Bartsits emphasised the prerequisites for successful diplomacy between Georgia and Abkhazia.
“For contacts with Georgia to be successful, Georgia must stop considering Abkhazia as an occupied territory, admit guilt for its aggression and stop terrorising Abkhazia,” he explained. “If we are talking today about the Georgian state, its ideology, its people being against the Abkhaz statehood and its people, why put the cart before the horse? There is a certain scheme, under which the work of people's diplomacy, official diplomacy will be successful between Georgia and Abkhazia only if Georgia takes a number of steps: remove the concept of 'occupied territories' from its legislation, admit its guilt and, ultimately, stop terrorising us at all levels, starting from children's trips and cultural exchange, reconsider its legislation and recognize the Republic of Abkhazia as an equal partner in negotiations. And further, when these stages are passed, one can talk about the economy, cultural exchange, and trade.
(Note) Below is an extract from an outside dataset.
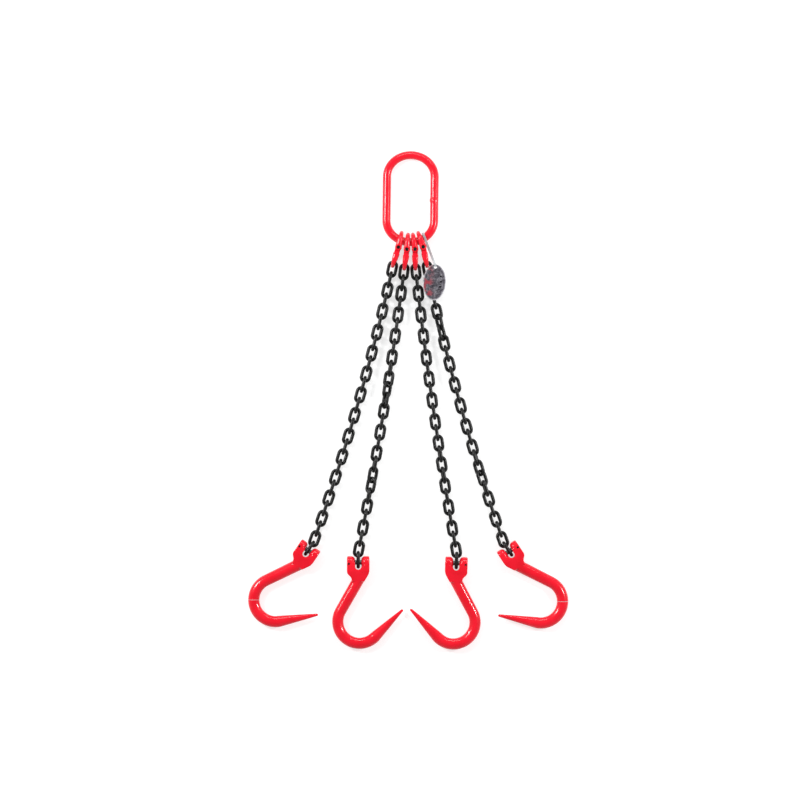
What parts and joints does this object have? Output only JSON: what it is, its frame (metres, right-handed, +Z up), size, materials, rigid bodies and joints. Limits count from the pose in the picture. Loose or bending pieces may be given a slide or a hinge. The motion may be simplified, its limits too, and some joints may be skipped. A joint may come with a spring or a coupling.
{
  "type": "four leg chain sling",
  "caption": "Chain sling lying flat: an oblong master link, connecting links, welded chain legs fanned out, and wide-throat clevis hooks with tapered points, with an oval tag on a band.",
  "frame": {"origin": "middle of the bounding box, on the surface that the sling lies on", "axes": "+Z up from the surface, +Y along the sling from the hooks towards the master link, +X to the right seen from above"},
  "size_m": [0.621, 0.9694, 0.044],
  "materials": {
    "red_coat": "gloss",
    "chain_black": "satin",
    "pin_steel": "satin",
    "tag_alloy": "satin"
  },
  "bodies": {
    "master_link": {"master_link": "red_coat"},
    "coupler_1_upper": {"coupler_1_upper_half": "red_coat", "coupler_1_load_pin": "pin_steel", "coupler_1_sleeve": "pin_steel"},
    "coupler_1_lower": {"coupler_1_lower_half": "red_coat"},
    "chain_1_run_1": {"chain_1_run_1": "chain_black"},
    "chain_1_run_2": {"chain_1_run_2": "chain_black"},
    "chain_1_run_3": {"chain_1_run_3": "chain_black"},
    "chain_1_run_4": {"chain_1_run_4": "chain_black"},
    "chain_1_run_5": {"chain_1_run_5": "chain_black"},
    "chain_1_run_6": {"chain_1_run_6": "chain_black"},
    "chain_1_run_7": {"chain_1_run_7": "chain_black"},
    "hook_1": {"hook_1_body": "red_coat", "hook_1_clevis_pin": "pin_steel", "hook_1_retaining_pin": "pin_steel"},
    "coupler_2_upper": {"coupler_2_upper_half": "red_coat", "coupler_2_load_pin": "pin_steel", "coupler_2_sleeve": "pin_steel"},
    "coupler_2_lower": {"coupler_2_lower_half": "red_coat"},
    "chain_2_run_1": {"chain_2_run_1": "chain_black"},
    "chain_2_run_2": {"chain_2_run_2": "chain_black"},
    "chain_2_run_3": {"chain_2_run_3": "chain_black"},
    "chain_2_run_4": {"chain_2_run_4": "chain_black"},
    "chain_2_run_5": {"chain_2_run_5": "chain_black"},
    "chain_2_run_6": {"chain_2_run_6": "chain_black"},
    "chain_2_run_7": {"chain_2_run_7": "chain_black"},
    "hook_2": {"hook_2_body": "red_coat", "hook_2_clevis_pin": "pin_steel", "hook_2_retaining_pin": "pin_steel"},
    "coupler_3_upper": {"coupler_3_upper_half": "red_coat", "coupler_3_load_pin": "pin_steel", "coupler_3_sleeve": "pin_steel"},
    "coupler_3_lower": {"coupler_3_lower_half": "red_coat"},
    "chain_3_run_1": {"chain_3_run_1": "chain_black"},
    "chain_3_run_2": {"chain_3_run_2": "chain_black"},
    "chain_3_run_3": {"chain_3_run_3": "chain_black"},
    "chain_3_run_4": {"chain_3_run_4": "chain_black"},
    "chain_3_run_5": {"chain_3_run_5": "chain_black"},
    "chain_3_run_6": {"chain_3_run_6": "chain_black"},
    "chain_3_run_7": {"chain_3_run_7": "chain_black"},
    "hook_3": {"hook_3_body": "red_coat", "hook_3_clevis_pin": "pin_steel", "hook_3_retaining_pin": "pin_steel"},
    "coupler_4_upper": {"coupler_4_upper_half": "red_coat", "coupler_4_load_pin": "pin_steel", "coupler_4_sleeve": "pin_steel"},
    "coupler_4_lower": {"coupler_4_lower_half": "red_coat"},
    "chain_4_run_1": {"chain_4_run_1": "chain_black"},
    "chain_4_run_2": {"chain_4_run_2": "chain_black"},
    "chain_4_run_3": {"chain_4_run_3": "chain_black"},
    "chain_4_run_4": {"chain_4_run_4": "chain_black"},
    "chain_4_run_5": {"chain_4_run_5": "chain_black"},
    "chain_4_run_6": {"chain_4_run_6": "chain_black"},
    "chain_4_run_7": {"chain_4_run_7": "chain_black"},
    "hook_4": {"hook_4_body": "red_coat", "hook_4_clevis_pin": "pin_steel", "hook_4_retaining_pin": "pin_steel"},
    "tag_band": {"tag_band": "tag_alloy"},
    "tag_plate": {"tag_plate": "tag_alloy"}
  },
  "joints": [
    {"name": "coupler_1_on_master_link", "type": "hinge", "parent": "master_link", "child": "coupler_1_upper", "pos_m": [-0.01283, 0.31177, 0.019], "axis": [-1, 0, 0], "range_deg": [0, 85]},
    {"name": "coupler_1_halves", "type": "hinge", "parent": "coupler_1_upper", "child": "coupler_1_lower", "pos_m": [-0.01621, 0.29715, 0.022], "axis": [0, 0, 1], "range_deg": [-45, 0.5]},
    {"name": "chain_1_bend_1", "type": "hinge", "parent": "coupler_1_lower", "child": "chain_1_run_1", "pos_m": [-0.0256, 0.26835, 0.01776], "axis": [1, 0, 0], "range_deg": [-25, 0]},
    {"name": "chain_1_bend_2", "type": "hinge", "parent": "chain_1_run_1", "child": "chain_1_run_2", "pos_m": [-0.04473, 0.18669, 0.012], "axis": [1, 0, 0], "range_deg": [-25, 0]},
    {"name": "chain_1_bend_3", "type": "hinge", "parent": "chain_1_run_2", "child": "chain_1_run_3", "pos_m": [-0.0654, 0.10527, 0.012], "axis": [1, 0, 0], "range_deg": [-25, 0]},
    {"name": "chain_1_bend_4", "type": "hinge", "parent": "chain_1_run_3", "child": "chain_1_run_4", "pos_m": [-0.09922, -0.0161, 0.012], "axis": [1, 0, 0], "range_deg": [-25, 0]},
    {"name": "chain_1_bend_5", "type": "hinge", "parent": "chain_1_run_4", "child": "chain_1_run_5", "pos_m": [-0.12362, -0.09648, 0.012], "axis": [1, 0, 0], "range_deg": [-25, 0]},
    {"name": "chain_1_bend_6", "type": "hinge", "parent": "chain_1_run_5", "child": "chain_1_run_6", "pos_m": [-0.1495, -0.17639, 0.012], "axis": [1, 0, 0], "range_deg": [-25, 0]},
    {"name": "chain_1_last_link", "type": "hinge", "parent": "chain_1_run_6", "child": "chain_1_run_7", "pos_m": [-0.18395, -0.27562, 0.012], "axis": [0, 0, 1], "range_deg": [-40, 2]},
    {"name": "hook_1_on_clevis_pin", "type": "hinge", "parent": "chain_1_run_7", "child": "hook_1", "pos_m": [-0.19472, -0.29128, 0.012], "axis": [-0.8241, 0.5664, 0], "range_deg": [0, 75]},
    {"name": "coupler_2_on_master_link", "type": "hinge", "parent": "master_link", "child": "coupler_2_upper", "pos_m": [0.00157, 0.30797, 0.019], "axis": [-1, 0, 0], "range_deg": [0, 85]},
    {"name": "coupler_2_halves", "type": "hinge", "parent": "coupler_2_upper", "child": "coupler_2_lower", "pos_m": [0.00044, 0.29301, 0.022], "axis": [0, 0, 1], "range_deg": [-1, 1]},
    {"name": "chain_2_bend_1", "type": "hinge", "parent": "coupler_2_lower", "child": "chain_2_run_1", "pos_m": [-0.0039, 0.26304, 0.01776], "axis": [1, 0, 0], "range_deg": [-25, 0]},
    {"name": "chain_2_bend_2", "type": "hinge", "parent": "chain_2_run_1", "child": "chain_2_run_2", "pos_m": [-0.01524, 0.17994, 0.012], "axis": [1, 0, 0], "range_deg": [-25, 0]},
    {"name": "chain_2_bend_3", "type": "hinge", "parent": "chain_2_run_2", "child": "chain_2_run_3", "pos_m": [-0.02745, 0.09683, 0.012], "axis": [1, 0, 0], "range_deg": [-25, 0]},
    {"name": "chain_2_bend_4", "type": "hinge", "parent": "chain_2_run_3", "child": "chain_2_run_4", "pos_m": [-0.04841, -0.03378, 0.012], "axis": [1, 0, 0], "range_deg": [-25, 0]},
    {"name": "chain_2_bend_5", "type": "hinge", "parent": "chain_2_run_4", "child": "chain_2_run_5", "pos_m": [-0.0628, -0.11654, 0.012], "axis": [1, 0, 0], "range_deg": [-25, 0]},
    {"name": "chain_2_bend_6", "type": "hinge", "parent": "chain_2_run_5", "child": "chain_2_run_6", "pos_m": [-0.07686, -0.19297, 0.012], "axis": [1, 0, 0], "range_deg": [-25, 0]},
    {"name": "chain_2_last_link", "type": "hinge", "parent": "chain_2_run_6", "child": "chain_2_run_7", "pos_m": [-0.09703, -0.29606, 0.012], "axis": [0, 0, 1], "range_deg": [-6, 3]},
    {"name": "hook_2_on_clevis_pin", "type": "hinge", "parent": "chain_2_run_7", "child": "hook_2", "pos_m": [-0.09703, -0.31506, 0.012], "axis": [-1, 0, 0], "range_deg": [0, 75]},
    {"name": "coupler_3_on_master_link", "type": "hinge", "parent": "master_link", "child": "coupler_3_upper", "pos_m": [0.01417, 0.30813, 0.019], "axis": [-1, 0, 0], "range_deg": [0, 25]},
    {"name": "coupler_3_halves", "type": "hinge", "parent": "coupler_3_upper", "child": "coupler_3_lower", "pos_m": [0.01625, 0.29327, 0.022], "axis": [0, 0, 1], "range_deg": [-1, 1]},
    {"name": "chain_3_bend_1", "type": "hinge", "parent": "coupler_3_lower", "child": "chain_3_run_1", "pos_m": [0.01628, 0.26297, 0.01776], "axis": [1, 0, 0], "range_deg": [-25, 0]},
    {"name": "chain_3_bend_2", "type": "hinge", "parent": "chain_3_run_1", "child": "chain_3_run_2", "pos_m": [0.02544, 0.1796, 0.012], "axis": [1, 0, 0], "range_deg": [-25, 0]},
    {"name": "chain_3_bend_3", "type": "hinge", "parent": "chain_3_run_2", "child": "chain_3_run_3", "pos_m": [0.03547, 0.0962, 0.012], "axis": [1, 0, 0], "range_deg": [-25, 0]},
    {"name": "chain_3_bend_4", "type": "hinge", "parent": "chain_3_run_3", "child": "chain_3_run_4", "pos_m": [0.05211, -0.0287, 0.012], "axis": [1, 0, 0], "range_deg": [-25, 0]},
    {"name": "chain_3_bend_5", "type": "hinge", "parent": "chain_3_run_4", "child": "chain_3_run_5", "pos_m": [0.06426, -0.11181, 0.012], "axis": [1, 0, 0], "range_deg": [-25, 0]},
    {"name": "chain_3_bend_6", "type": "hinge", "parent": "chain_3_run_5", "child": "chain_3_run_6", "pos_m": [0.07727, -0.1948, 0.012], "axis": [1, 0, 0], "range_deg": [-25, 0]},
    {"name": "chain_3_last_link", "type": "hinge", "parent": "chain_3_run_6", "child": "chain_3_run_7", "pos_m": [0.09474, -0.29838, 0.012], "axis": [0, 0, 1], "range_deg": [-3, 6]},
    {"name": "hook_3_on_clevis_pin", "type": "hinge", "parent": "chain_3_run_7", "child": "hook_3", "pos_m": [0.09401, -0.31736, 0.012], "axis": [-0.9993, 0.0384, 0], "range_deg": [0, 75]},
    {"name": "coupler_4_on_master_link", "type": "hinge", "parent": "master_link", "child": "coupler_4_upper", "pos_m": [0.02717, 0.31177, 0.019], "axis": [-1, 0, 0], "range_deg": [0, 40]},
    {"name": "coupler_4_halves", "type": "hinge", "parent": "coupler_4_upper", "child": "coupler_4_lower", "pos_m": [0.03205, 0.29758, 0.022], "axis": [0, 0, 1], "range_deg": [-0.5, 2]},
    {"name": "chain_4_bend_1", "type": "hinge", "parent": "coupler_4_lower", "child": "chain_4_run_1", "pos_m": [0.03791, 0.26787, 0.01776], "axis": [1, 0, 0], "range_deg": [-25, 0]},
    {"name": "chain_4_bend_2", "type": "hinge", "parent": "chain_4_run_1", "child": "chain_4_run_2", "pos_m": [0.05512, 0.18578, 0.012], "axis": [1, 0, 0], "range_deg": [-25, 0]},
    {"name": "chain_4_bend_3", "type": "hinge", "parent": "chain_4_run_2", "child": "chain_4_run_3", "pos_m": [0.07553, 0.09784, 0.012], "axis": [1, 0, 0], "range_deg": [-25, 0]},
    {"name": "chain_4_bend_4", "type": "hinge", "parent": "chain_4_run_3", "child": "chain_4_run_4", "pos_m": [0.10722, -0.02411, 0.012], "axis": [1, 0, 0], "range_deg": [-25, 0]},
    {"name": "chain_4_bend_5", "type": "hinge", "parent": "chain_4_run_4", "child": "chain_4_run_5", "pos_m": [0.13041, -0.10484, 0.012], "axis": [1, 0, 0], "range_deg": [-25, 0]},
    {"name": "chain_4_bend_6", "type": "hinge", "parent": "chain_4_run_5", "child": "chain_4_run_6", "pos_m": [0.15332, -0.1791, 0.012], "axis": [1, 0, 0], "range_deg": [-25, 0]},
    {"name": "chain_4_last_link", "type": "hinge", "parent": "chain_4_run_6", "child": "chain_4_run_7", "pos_m": [0.18655, -0.27875, 0.012], "axis": [0, 0, 1], "range_deg": [-2, 40]},
    {"name": "hook_4_on_clevis_pin", "type": "hinge", "parent": "chain_4_run_7", "child": "hook_4", "pos_m": [0.19693, -0.29466, 0.012], "axis": [-0.8377, -0.5461, 0], "range_deg": [0, 75]},
    {"name": "tag_band_on_master_link", "type": "hinge", "parent": "master_link", "child": "tag_band", "pos_m": [0.03487, 0.31604, 0.019], "axis": [-1, 0, 0], "range_deg": [0, 40]},
    {"name": "tag_on_band", "type": "hinge", "parent": "tag_band", "child": "tag_plate", "pos_m": [0.05493, 0.263, 0.02977], "axis": [-0.9976, 0.0698, 0], "range_deg": [0, 27.5]}
  ],
  "couplings": [
    {"joint": "tag_band_on_master_link", "follows": "coupler_4_on_master_link", "ratio": 1},
    {"joint": "tag_on_band", "follows": "chain_4_bend_1", "ratio": -1.1}
  ]
}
Without going through this path, everything else will not make sense, because it will be a game in one goal.”
This diverse and complex tapestry of views underscores the intricate and sensitive nature of the Abkhazian-Georgian relationship. The dialogue, while a significant step, reveals the deep-seated historical, political, and societal challenges that must be addressed for a sustainable and peaceful resolution.